WORK INSTRUCTIONS
Note each line that includes the word "Output". Copy those lines.

TASK DATA
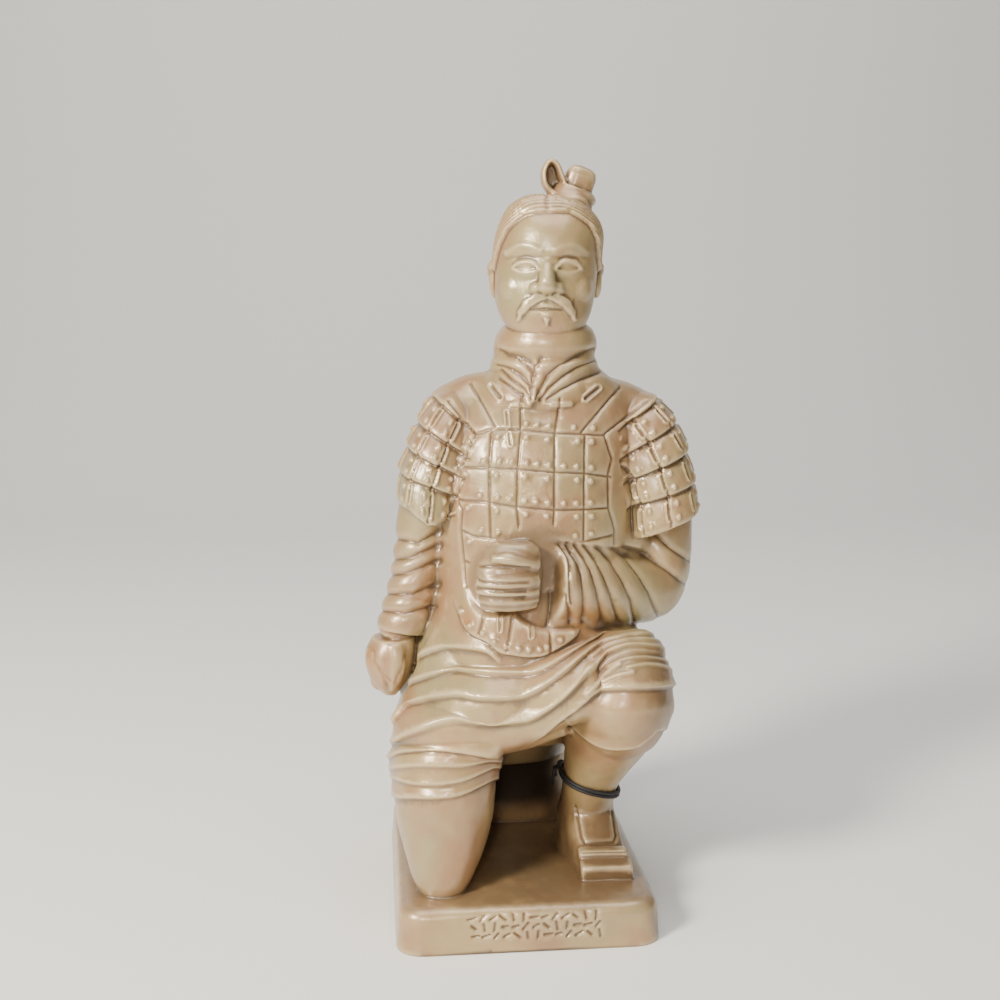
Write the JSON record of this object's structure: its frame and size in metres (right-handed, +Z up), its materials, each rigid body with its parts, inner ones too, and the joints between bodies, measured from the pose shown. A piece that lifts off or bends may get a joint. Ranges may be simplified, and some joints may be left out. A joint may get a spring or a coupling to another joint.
{
  "type": "kneeling warrior statue",
  "caption": "Kneeling armoured warrior figure cast in one with a low rectangular plinth, with an elastic cord round one ankle; a shelf ornament in satin clay.",
  "frame": {"origin": "centre of the plinth's underside", "axes": "+Z up through the figure, -Y the way the figure faces, +X to the viewer's right"},
  "size_m": [0.1358, 0.126, 0.2996],
  "materials": {
    "satin_clay": "satin, slightly glossy, mottled beige and tan",
    "elastic_cord": "matte black"
  },
  "bodies": {
    "root": {"warrior_statue": "satin_clay", "ankle_cord": "elastic_cord"}
  },
  "joints": []
}
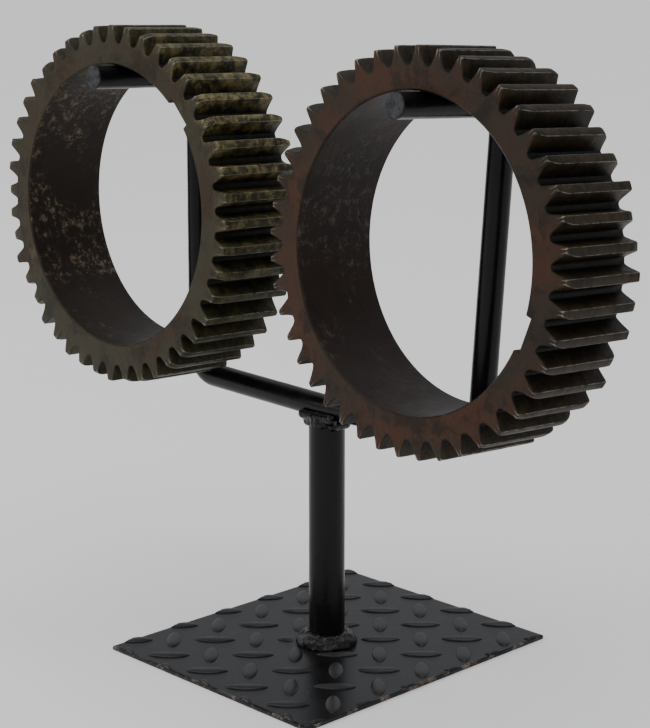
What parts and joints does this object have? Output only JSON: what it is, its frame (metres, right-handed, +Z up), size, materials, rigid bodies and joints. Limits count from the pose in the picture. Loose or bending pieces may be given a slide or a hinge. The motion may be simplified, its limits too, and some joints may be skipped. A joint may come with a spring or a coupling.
{
  "type": "spur ring gear pair on stand",
  "caption": "Matching straight-tooth ring gears with keyed bores, hung on the forward pegs of a black welded bar stand on a tread-plate foot.",
  "frame": {"origin": "on the ground under the post's axis, on the base plate's flat underside, 3 mm from its middle", "axes": "+Z up, +X along the stand's bar towards the right-hand gear, -Y towards the front, which the pegs point to"},
  "size_m": [0.5519, 0.2408, 0.4415],
  "materials": {
    "plate_enamel": "semi-gloss black enamel on rolled tread plate, dusty, bare and rusty at the cut edges",
    "bar_enamel": "semi-gloss black enamel, brushed on",
    "weld_enamel": "lumpy weld under glossy black enamel",
    "olive_steel": "oily used steel, olive-grey patina with tan grease stains",
    "brown_steel": "oily used steel, dark brown face, bright worn tooth edges"
  },
  "bodies": {
    "stand": {"base_plate": "plate_enamel", "post": "bar_enamel", "yoke": "bar_enamel", "left_peg": "bar_enamel", "right_peg": "bar_enamel", "base_weld": "weld_enamel", "head_weld": "weld_enamel", "left_peg_weld": "weld_enamel", "right_peg_weld": "weld_enamel"},
    "left_gear": {"left_gear": "olive_steel"},
    "right_gear": {"right_gear": "brown_steel"}
  },
  "joints": [
    {"name": "left_gear_spin", "type": "hinge", "parent": "stand", "child": "left_gear", "pos_m": [-0.14665, -0.04049, 0.31229], "axis": [-0.0105, -0.9994, 0.0332], "continuous": true},
    {"name": "right_gear_spin", "type": "hinge", "parent": "stand", "child": "right_gear", "pos_m": [0.14911, -0.04326, 0.31217], "axis": [-0.0244, -0.9983, 0.0523], "continuous": true}
  ]
}
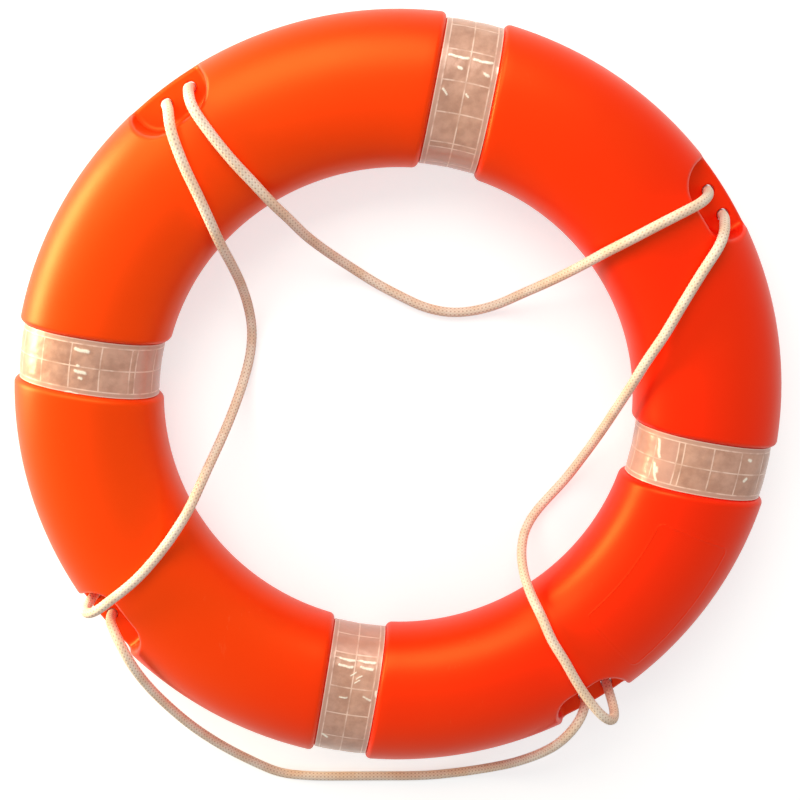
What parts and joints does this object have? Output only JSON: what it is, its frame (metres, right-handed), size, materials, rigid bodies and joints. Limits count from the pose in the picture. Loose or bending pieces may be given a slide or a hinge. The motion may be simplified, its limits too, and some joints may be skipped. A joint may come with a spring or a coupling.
{
  "type": "life ring",
  "caption": "Round foam-filled plastic life ring with reflective tape bands in grooves and a grab line laced through webs in its outer edge.",
  "frame": {"origin": "centre of the ring, on the ground that its back rests on", "axes": "+Z along the ring's axis, out of its front; +Y towards the top of the picture"},
  "size_m": [0.72, 0.7787, 0.1169],
  "materials": {
    "shell_plastic": "orange-red moulded polyethylene, satin gloss",
    "plug_plastic": "orange-red moulded plastic",
    "reflective_tape": "silvery prismatic reflective sheet",
    "line_fibre": "cream braided fibre",
    "foam": "rigid closed-cell foam"
  },
  "bodies": {
    "ring": {"shell": "shell_plastic", "foam_core": "foam", "filler_plug": "plug_plastic", "vent_plug": "plug_plastic", "tape_band_top": "reflective_tape", "tape_band_left": "reflective_tape", "tape_band_bottom": "reflective_tape", "tape_band_right": "reflective_tape", "line_turn_1": "line_fibre", "line_turn_2": "line_fibre", "line_turn_4": "line_fibre", "line_knot_start": "line_fibre", "line_knot_end": "line_fibre"},
    "top_loop": {"grab_line_top": "line_fibre"},
    "left_loop": {"grab_line_left": "line_fibre"},
    "bottom_loop": {"grab_line_bottom": "line_fibre"},
    "right_loop": {"grab_line_right": "line_fibre"}
  },
  "joints": [
    {"name": "top_loop_swing", "type": "hinge", "parent": "ring", "child": "top_loop", "pos_m": [0.04795, 0.24738, 0.0626], "axis": [-0.9816, 0.1907, 0], "range_deg": [0, 56]},
    {"name": "left_loop_swing", "type": "hinge", "parent": "ring", "child": "left_loop", "pos_m": [-0.25142, 0.04634, 0.0626], "axis": [-0.1887, -0.982, 0], "range_deg": [0, 46]},
    {"name": "bottom_loop_swing", "type": "hinge", "parent": "ring", "child": "bottom_loop", "pos_m": [-0.04796, -0.25144, 0.0626], "axis": [-0.9823, 0.1874, 0], "range_deg": [0, 37]},
    {"name": "right_loop_swing", "type": "hinge", "parent": "ring", "child": "right_loop", "pos_m": [0.2514, -0.05041, 0.0626], "axis": [0.1892, 0.9819, 0], "range_deg": [0, 40]}
  ]
}
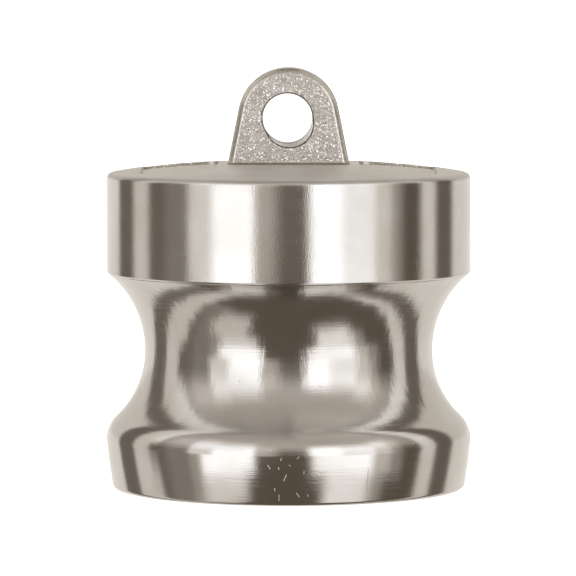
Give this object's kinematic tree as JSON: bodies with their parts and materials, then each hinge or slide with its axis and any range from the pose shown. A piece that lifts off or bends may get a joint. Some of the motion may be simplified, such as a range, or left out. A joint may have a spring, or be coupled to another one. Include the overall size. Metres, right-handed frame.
{
  "type": "cam-and-groove dust plug",
  "caption": "Turned stainless plug with a rounded cam groove, a plain head, a hollow nose and a pierced lug on top, for closing a cam-lever hose coupler.",
  "frame": {"origin": "centre of the nose's end face, the ring that seals on the coupler's gasket", "axes": "+Z along the plug's turned axis, from the nose to the lug; +X across the lug's width; +Y along the axis of the hole in the lug"},
  "size_m": [0.063, 0.063, 0.0726],
  "materials": {
    "stainless_steel": "fine-turned, semi-bright outside; shot-blasted as-cast grain on the lug, in the two top pockets and in the hollow"
  },
  "bodies": {
    "root": {"plug_body": "stainless_steel"}
  },
  "joints": []
}
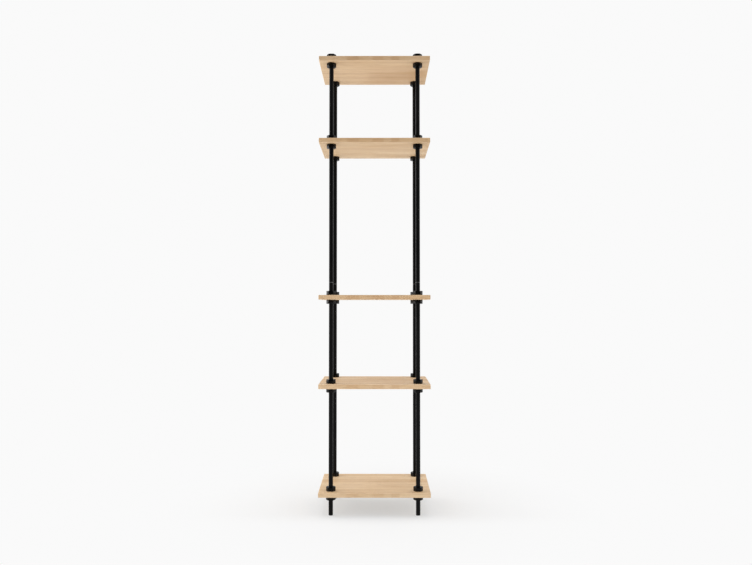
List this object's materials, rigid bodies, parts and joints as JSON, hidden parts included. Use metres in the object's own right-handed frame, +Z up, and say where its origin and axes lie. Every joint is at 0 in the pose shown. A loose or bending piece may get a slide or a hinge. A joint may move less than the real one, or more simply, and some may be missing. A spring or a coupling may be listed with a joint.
{
  "type": "pipe shelving unit",
  "caption": "Tall narrow free-standing shelving unit: round black posts pass through pale wooden boards, held at chosen heights by hexagonal locking collars above and below each board.",
  "frame": {"origin": "on the floor, under the middle of the boards", "axes": "+Z up; +X to the right seen from the front, along the boards' width; +Y to the back"},
  "size_m": [0.48, 0.36, 2],
  "materials": {
    "board": "pale oiled hardwood, grain along the width",
    "tube": "satin black powder coat",
    "collar": "satin black powder coat",
    "screw": "black oxide",
    "joiner": "turned, bare",
    "plug": "moulded, fine texture"
  },
  "bodies": {
    "posts": {"foot_front_left": "plug", "post_front_left_lower": "tube", "joiner_front_left": "joiner", "post_front_left_upper": "tube", "cap_front_left": "plug", "foot_front_right": "plug", "post_front_right_lower": "tube", "joiner_front_right": "joiner", "post_front_right_upper": "tube", "cap_front_right": "plug", "foot_back_left": "plug", "post_back_left_lower": "tube", "joiner_back_left": "joiner", "post_back_left_upper": "tube", "cap_back_left": "plug", "foot_back_right": "plug", "post_back_right_lower": "tube", "joiner_back_right": "joiner", "post_back_right_upper": "tube", "cap_back_right": "plug"},
    "shelf_1_bottom": {"shelf_1_bottom": "board", "collars_below_shelf_1_bottom": "collar", "collars_above_shelf_1_bottom": "collar", "collar_screws_below_shelf_1_bottom": "screw", "collar_screws_above_shelf_1_bottom": "screw"},
    "shelf_2": {"shelf_2": "board", "collars_below_shelf_2": "collar", "collars_above_shelf_2": "collar", "collar_screws_below_shelf_2": "screw", "collar_screws_above_shelf_2": "screw"},
    "shelf_3": {"shelf_3": "board", "collars_below_shelf_3": "collar", "collars_above_shelf_3": "collar", "collar_screws_below_shelf_3": "screw", "collar_screws_above_shelf_3": "screw"},
    "shelf_4": {"shelf_4": "board", "collars_below_shelf_4": "collar", "collars_above_shelf_4": "collar", "collar_screws_below_shelf_4": "screw", "collar_screws_above_shelf_4": "screw"},
    "shelf_5_top": {"shelf_5_top": "board", "collars_below_shelf_5_top": "collar", "collars_above_shelf_5_top": "collar", "collar_screws_below_shelf_5_top": "screw", "collar_screws_above_shelf_5_top": "screw"}
  },
  "joints": [
    {"name": "shelf_1_bottom_height", "type": "slide", "parent": "posts", "child": "shelf_1_bottom", "axis": [0, 0, 1], "range_m": [-0.06, 0.2]},
    {"name": "shelf_2_height", "type": "slide", "parent": "posts", "child": "shelf_2", "axis": [0, 0, 1], "range_m": [-0.2, 0.16]},
    {"name": "shelf_3_height", "type": "slide", "parent": "posts", "child": "shelf_3", "axis": [0, 0, 1], "range_m": [-0.16, 0.305]},
    {"name": "shelf_4_height", "type": "slide", "parent": "posts", "child": "shelf_4", "axis": [0, 0, 1], "range_m": [-0.305, 0.148]},
    {"name": "shelf_5_top_height", "type": "slide", "parent": "posts", "child": "shelf_5_top", "axis": [0, 0, 1], "range_m": [-0.148, 0]}
  ]
}
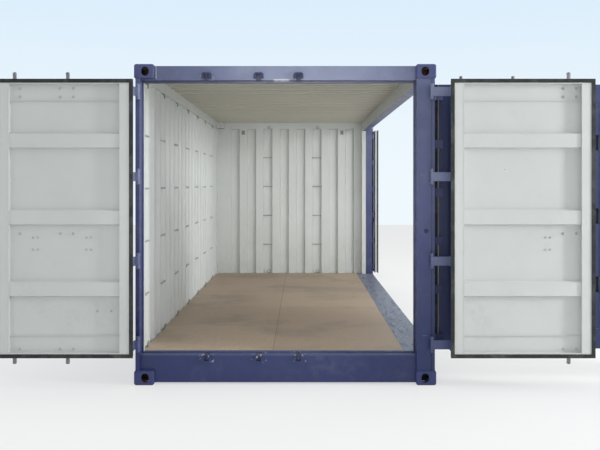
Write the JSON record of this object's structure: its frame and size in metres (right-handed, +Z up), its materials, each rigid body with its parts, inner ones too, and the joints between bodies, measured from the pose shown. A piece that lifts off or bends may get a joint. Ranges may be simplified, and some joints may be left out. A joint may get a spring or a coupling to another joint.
{
  "type": "open side shipping container",
  "caption": "Twenty foot steel shipping container with an open long side, two hinged end doors, folding side doors and a plywood floor.",
  "frame": {"origin": "ground level, at the centre of the four bottom corner apertures", "axes": "+X from the door end to the blind end, +Y to the closed side wall, +Z up"},
  "size_m": [8.996, 6.394, 2.591],
  "materials": {
    "frame_steel": "satin blue paint",
    "wall_sheet": "pale grey paint",
    "door_sheet": "pale grey paint inside, blue outside",
    "galvanised": "dull zinc",
    "seal_rubber": "matte",
    "plywood": "worn bare plywood"
  },
  "bodies": {
    "container": {"bottom_rail_left": "frame_steel", "cam_keepers": "galvanised", "corner_fittings_front_bottom": "frame_steel", "corner_fittings_front_top": "frame_steel", "corner_fittings_rear_bottom": "frame_steel", "corner_fittings_rear_top": "frame_steel", "door_header": "frame_steel", "door_sill": "frame_steel", "floor_beams": "frame_steel", "hinge_lugs_left": "frame_steel", "hinge_lugs_right": "frame_steel", "left_wall": "wall_sheet", "plywood_floor": "plywood", "post_front_left": "frame_steel", "post_front_right": "frame_steel", "post_rear_left": "frame_steel", "post_rear_right": "frame_steel", "rear_header": "frame_steel", "rear_lashing_bars": "galvanised", "rear_sill": "frame_steel", "rear_wall": "wall_sheet", "roof": "wall_sheet", "side_door_front_fold_hinges": "frame_steel", "side_door_front_gaskets": "seal_rubber", "side_door_front_lock_rods": "galvanised", "side_door_front_middle_frame": "frame_steel", "side_door_front_middle_panel": "door_sheet", "side_door_front_post_frame": "frame_steel", "side_door_front_post_hinges": "frame_steel", "side_door_front_post_panel": "door_sheet", "side_door_rear_fold_hinges": "frame_steel", "side_door_rear_gaskets": "seal_rubber", "side_door_rear_lock_rods": "galvanised", "side_door_rear_middle_frame": "frame_steel", "side_door_rear_middle_panel": "door_sheet", "side_door_rear_post_frame": "frame_steel", "side_door_rear_post_hinges": "frame_steel", "side_door_rear_post_panel": "door_sheet", "side_lashing_bars": "galvanised", "side_threshold": "frame_steel", "top_rail_left": "frame_steel", "top_rail_right": "frame_steel"},
    "left_end_door": {"left_end_door_frame": "frame_steel", "left_end_door_gasket": "seal_rubber", "left_end_door_hinges": "frame_steel", "left_end_door_lock_rods": "galvanised", "left_end_door_panel": "door_sheet"},
    "right_end_door": {"right_end_door_frame": "frame_steel", "right_end_door_gasket": "seal_rubber", "right_end_door_hinges": "frame_steel", "right_end_door_lock_rods": "galvanised", "right_end_door_panel": "door_sheet"}
  },
  "joints": [
    {"name": "left_end_door_hinge", "type": "hinge", "parent": "container", "child": "left_end_door", "pos_m": [-3.061, 1.18, 0], "axis": [0, 0, 1], "range_deg": [-90, 180]},
    {"name": "right_end_door_hinge", "type": "hinge", "parent": "container", "child": "right_end_door", "pos_m": [-3.061, -1.18, 0], "axis": [0, 0, -1], "range_deg": [0, 180]}
  ]
}
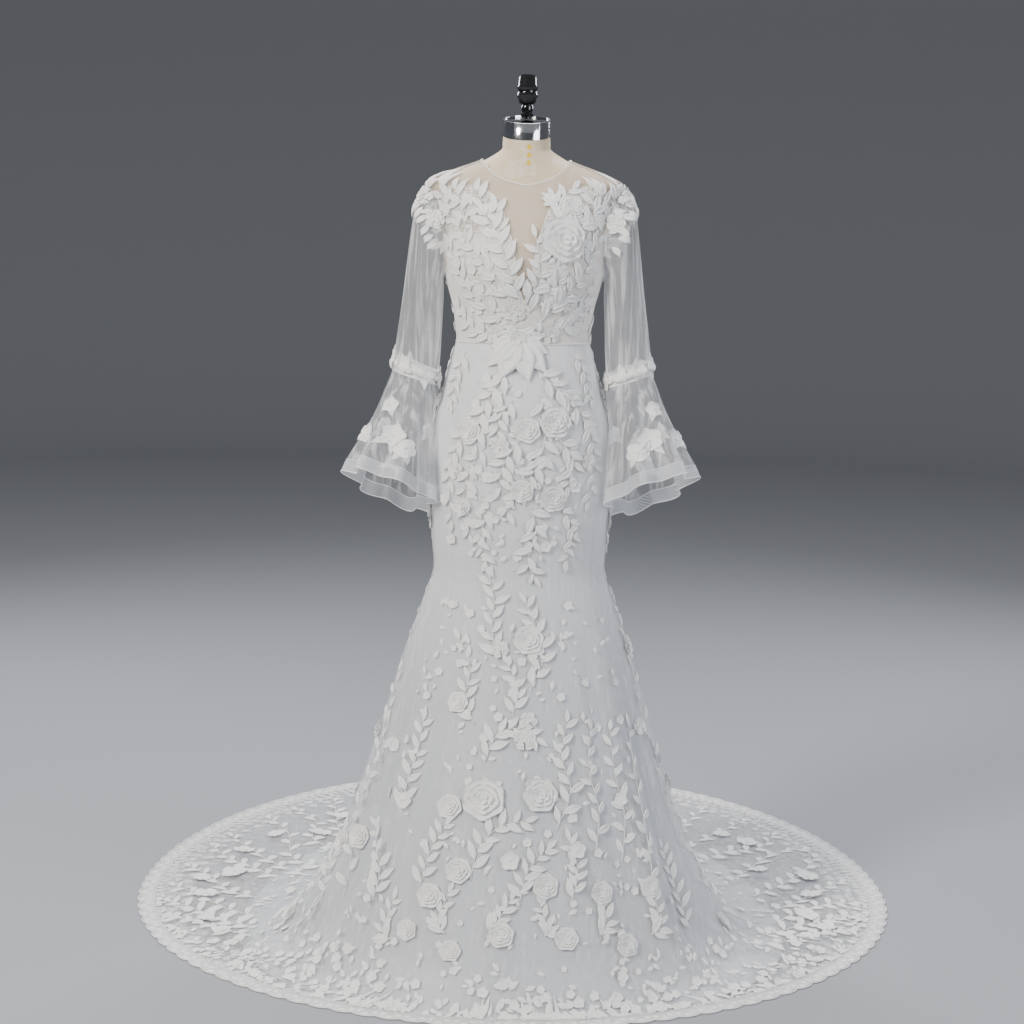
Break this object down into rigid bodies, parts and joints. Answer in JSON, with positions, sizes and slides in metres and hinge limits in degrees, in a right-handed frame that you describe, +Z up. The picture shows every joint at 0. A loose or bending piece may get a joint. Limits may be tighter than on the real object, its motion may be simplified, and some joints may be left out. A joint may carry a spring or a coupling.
{
  "type": "mermaid gown on a dress form",
  "caption": "Lace mermaid gown with a sheer yoke, bell sleeves and a chapel train, worn by a limbless dress form on a stand.",
  "frame": {"origin": "centre of the stand's underside, on the floor", "axes": "+Z up, the gown's front faces -Y, the wearer's left is +X"},
  "size_m": [1.6054, 1.7192, 1.7],
  "materials": {
    "tulle": "soft ivory white tulle, sheer, matt",
    "illusion_mesh": "fine sheer mesh in a skin-beige tint",
    "corded_lace": "white corded lace motifs on net, raised edges",
    "lining_satin": "white satin, soft sheen",
    "horsehair_braid": "white crin braid with a rolled edge",
    "covered_button": "satin covered buttons",
    "form_cover": "cream canvas over papier mache, lightly scuffed",
    "chrome_band": "polished",
    "black_turned": "glossy black, turned",
    "pole_steel": "brushed",
    "base_paint": "satin black paint"
  },
  "bodies": {
    "root": {"skirt_front": "tulle", "skirt_back_left": "tulle", "skirt_back_right": "tulle", "sleeve_left": "tulle", "sleeve_right": "tulle", "bell_left": "tulle", "bell_right": "tulle", "yoke_front": "illusion_mesh", "yoke_back_left": "illusion_mesh", "yoke_back_right": "illusion_mesh", "bodice_front": "corded_lace", "bodice_back_left": "corded_lace", "bodice_back_right": "corded_lace", "placket": "corded_lace", "sleeve_band_left": "corded_lace", "sleeve_band_right": "corded_lace", "cap_lace_left": "corded_lace", "cap_lace_right": "corded_lace", "edging_front": "corded_lace", "edging_back_left": "corded_lace", "edging_back_right": "corded_lace", "spray_neck_left": "corded_lace", "spray_neck_right": "corded_lace", "rose_bust_left": "corded_lace", "rose_bust_right": "corded_lace", "rose_waist_left": "corded_lace", "rose_skirt_1": "corded_lace", "rose_skirt_2": "corded_lace", "rose_skirt_3": "corded_lace", "rose_skirt_4": "corded_lace", "rose_skirt_5": "corded_lace", "rose_skirt_6": "corded_lace", "rose_skirt_7": "corded_lace", "branch_skirt_1": "corded_lace", "branch_skirt_2": "corded_lace", "branch_skirt_3": "corded_lace", "branch_skirt_4": "corded_lace", "branch_skirt_5": "corded_lace", "branch_skirt_6": "corded_lace", "lining_front": "lining_satin", "lining_back_left": "lining_satin", "lining_back_right": "lining_satin", "bell_hem_left": "horsehair_braid", "bell_hem_right": "horsehair_braid", "button_01": "covered_button", "button_02": "covered_button", "button_03": "covered_button", "button_04": "covered_button", "button_05": "covered_button", "button_06": "covered_button", "button_07": "covered_button", "button_08": "covered_button", "button_09": "covered_button", "button_10": "covered_button", "form_body": "form_cover", "form_neck_ring": "chrome_band", "form_neck_plate": "black_turned", "form_finial": "black_turned", "form_pole": "pole_steel", "form_base": "base_paint"}
  },
  "joints": []
}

RESPONSE FOR THIS EXERCISE
What parts and joints does this object have? Output only JSON: what it is, its frame (metres, right-handed, +Z up), size, materials, rigid bodies and joints. Limits count from the pose in the picture. Loose or bending pieces may be given a slide or a hinge. The motion may be simplified, its limits too, and some joints may be skipped. A joint may come with a spring or a coupling.
What parts and joints does this object have? Output only JSON: what it is, its frame (metres, right-handed), size, materials, rigid bodies and joints. Limits count from the pose in the picture. Loose or bending pieces may be given a slide or a hinge. The motion may be simplified, its limits too, and some joints may be skipped. A joint may come with a spring or a coupling.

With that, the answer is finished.